The 79 reproduction includes no direct mention of Foster, and it does not appear in the Foster booklet.
However, the card would have to have been produced through some arrangement with Foster.
Several mostly undatable copies of this greeting card are well documented, but it was known to be still in print in 1961 and probably was first sold in the mid to late 1950s.
The greeting card was accompanied by a thin tissue paper insert on which is printed:
'JAPANESE BIRD PRINT.
The original art work for this fascinating lithographic reproduction was prepared by Rakusan Tsuchiya, a well-known contemporary Japanese wood block artist. The birds are Japanese Mountain Sparrows. Each one of the exquisite colors involves a separate operation in the original wood block print. We are told that many prints similar to this use as many as a hundred separate and distinct wood blocks.'
[For additional general information on Foster, the booklet, or the fine art reproductions, see the Foster article.]

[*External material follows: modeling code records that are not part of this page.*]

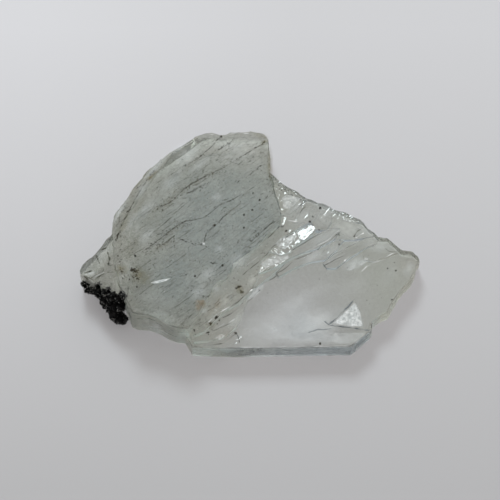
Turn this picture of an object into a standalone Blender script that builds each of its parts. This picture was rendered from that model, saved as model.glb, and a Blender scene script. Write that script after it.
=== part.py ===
"""A broken tabular barite crystal lying on its cleavage face, with a black mineral crust on its left edge.

The crystal grew and broke as one piece. Barite splits in flat layers, so its shape is a stack of cleavage
layers: a thin plate at the right, a thick slab at the left, two terraces stepping down between them, and
splinter-like blades along the broken back edge. The layers are joined into one solid.

Lengths are in millimetres, scaled to metres by MM. The frame has its origin under the middle of the
specimen's bounding box, on the surface it rests on, with +X along the specimen, +Y to its back and +Z up.
"""

import math
import random

import bmesh
import bpy
from mathutils import Matrix, Vector

MM = 0.001

# Heights of the cleavage faces above the surface that the specimen rests on.
PLATE_TOP = 3.3
LOBE_TOP = 4.2
LOWER_TERRACE_TOP = 4.4
UPPER_TERRACE_TOP = 5.6
SLAB_TOP = 6.5

# The underside is one cleavage face at 0, from which the slab and the lobe stand back by these steps.
SLAB_FOOT = 0.5
LOBE_FOOT = 1.0
# Layers that lie wholly on the plate start this far inside it, so that the union has no loose face.
ROOT = 1.5

# How far a broken wall leans out from its top edge to its foot.
WALL_LEAN = 0.15

# The thin plate. Its front is a straight prism face, its back the broken edge; its left third runs
# under the slab.
PLATE_OUTLINE = [
    (-7.6, -14.9), (2.7, -15.1), (13.3, -14.9), (15.9, -12.9), (16.1, -11.5), (18.4, -10.0),
    (19.9, -7.4), (22.1, -4.2), (22.7, -2.8), (21.8, -1.6), (20.4, -1.4), (18.4, 0.4), (17.3, 0.4),
    (15.3, 2.5), (13.3, 3.7), (9.5, 5.2), (7.5, 6.0), (5.5, 7.6), (4.0, 8.4), (2.4, 10.2),
    (1.4, 12.4), (-2.0, 12.9), (-6.5, 12.2), (-10.4, 9.4), (-13.6, 4.9), (-16.2, 0.2),
    (-16.6, -4.6), (-15.2, -8.8), (-12.2, -10.9), (-9.0, -12.1), (-8.4, -13.6),
]

# The thick slab: its left side is a ragged arc, its right side the broken edge above the terraces.
SLAB_OUTLINE = [
    (-15.6, -11.3), (-13.3, -11.7), (-10.7, -13.0), (-8.0, -13.6), (-5.9, -9.9), (-4.3, -7.2),
    (-3.2, -6.5), (-2.1, -4.4), (1.6, -1.5), (4.1, 1.2), (4.3, 2.5), (3.3, 6.1), (2.7, 8.7),
    (2.5, 14.1), (0.9, 15.0), (-2.7, 14.9), (-3.7, 14.4), (-5.2, 14.9), (-8.8, 13.1), (-11.7, 10.9),
    (-13.5, 9.4), (-15.7, 6.6), (-17.1, 4.1), (-18.1, 2.4), (-18.5, 0.7), (-18.0, -4.1),
    (-16.4, -9.3),
]

# The low lobe at the left end, whose front edge carries the crust.
LOBE_OUTLINE = [
    (-16.0, -9.2), (-14.0, -6.0), (-14.5, 1.2), (-18.4, 0.5), (-19.9, -1.0), (-22.4, -3.3),
    (-22.8, -4.0), (-22.7, -4.9), (-20.6, -6.4), (-18.1, -7.8),
]

# The terraces step down from the slab to the plate in curved, broken fronts.
UPPER_TERRACE_OUTLINE = [
    (-7.4, -14.1), (-6.0, -13.5), (-3.7, -11.1), (-0.4, -8.6), (1.1, -6.0), (1.6, -3.5), (4.5, -0.3),
    (4.6, 1.6), (-1.0, 1.0), (-5.6, -5.0), (-8.4, -11.8),
]
LOWER_TERRACE_OUTLINE = [
    (-7.4, -14.7), (-4.0, -14.1), (-1.6, -12.4), (-0.8, -9.8), (1.6, -6.3), (4.3, -4.0),
    (3.0, -1.0), (-2.0, -4.5), (-6.5, -9.5), (-8.6, -12.2),
]

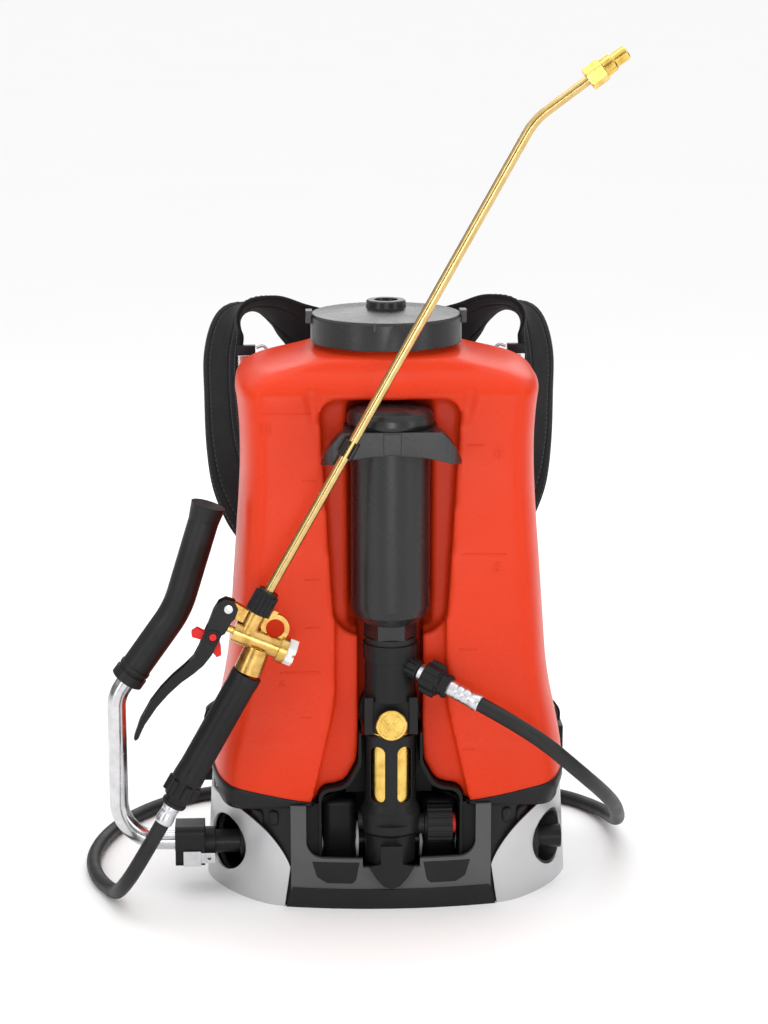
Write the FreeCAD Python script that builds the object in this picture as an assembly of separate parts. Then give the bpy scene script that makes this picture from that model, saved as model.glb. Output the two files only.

Copies in Public Collections:
Edition I: Sidney and Lois Eskenazi Museum of Art, Indiana University, Bloomington, IN, USA; 76.41.7 [illustrated online].
Japanese Cornelian Cherry (Japanese Cornel), Cornus officinalis,
山茱萸, さんしゅゆ, サンシュユ, sanshuyu,
lit. 'mountain silverberry', is actually a kind of dogwood rather than a cherry. This shrub is native to Korea and China rather than Japan, and all three languages use versions of the original Chinese name. The original Silverberry, 茱萸 , しゅゆ, シュユ, shuyu,
', is another, unrelated berry-producing shrub. The name Rakusan reproduced in the title-caption of the woodblock print has a typographical error omitting one of the kana characters. In 79 Rakusan included this species as brown, leafless, branches with tiny new yellow flowers as well as several lingering red fruits from the previous year.
Leafy branches of different as yet unidentified plant, perhaps an evergreen shrub, are included in the design in the lower right background. Its branches can be distinguished from the cornelian cherry not only by the red and green leaves but also by the red bark.
Long-tailed Tit, Aegithalos caudatus, 柄長, えなが, エナガ e-naga, lit. 'long-handle' (describing the long tail) is a very active small native Japanese bird.
The name 'Japanese Mountain Sparrow' used on the greeting card insert is not used for Long-tailed Tit. It instead refers to a different species, Varied Tit, which Rakusan used in design 57 (q.v.). The Japanese name for Varied Tit Parus varius is 山雀, やまがら, ヤマガラ, yama-gara, lit. 'mountain tit'. Although occasionally encountered, the reading of 山雀 as やますずめ, ヤマスズメ, yama-suzume, lit. 'mountain sparrow', is today considered incorrect. However, that rendition is clearly the source of the translated name 'Japanese Mountain Sparrow' which appears in the card insert.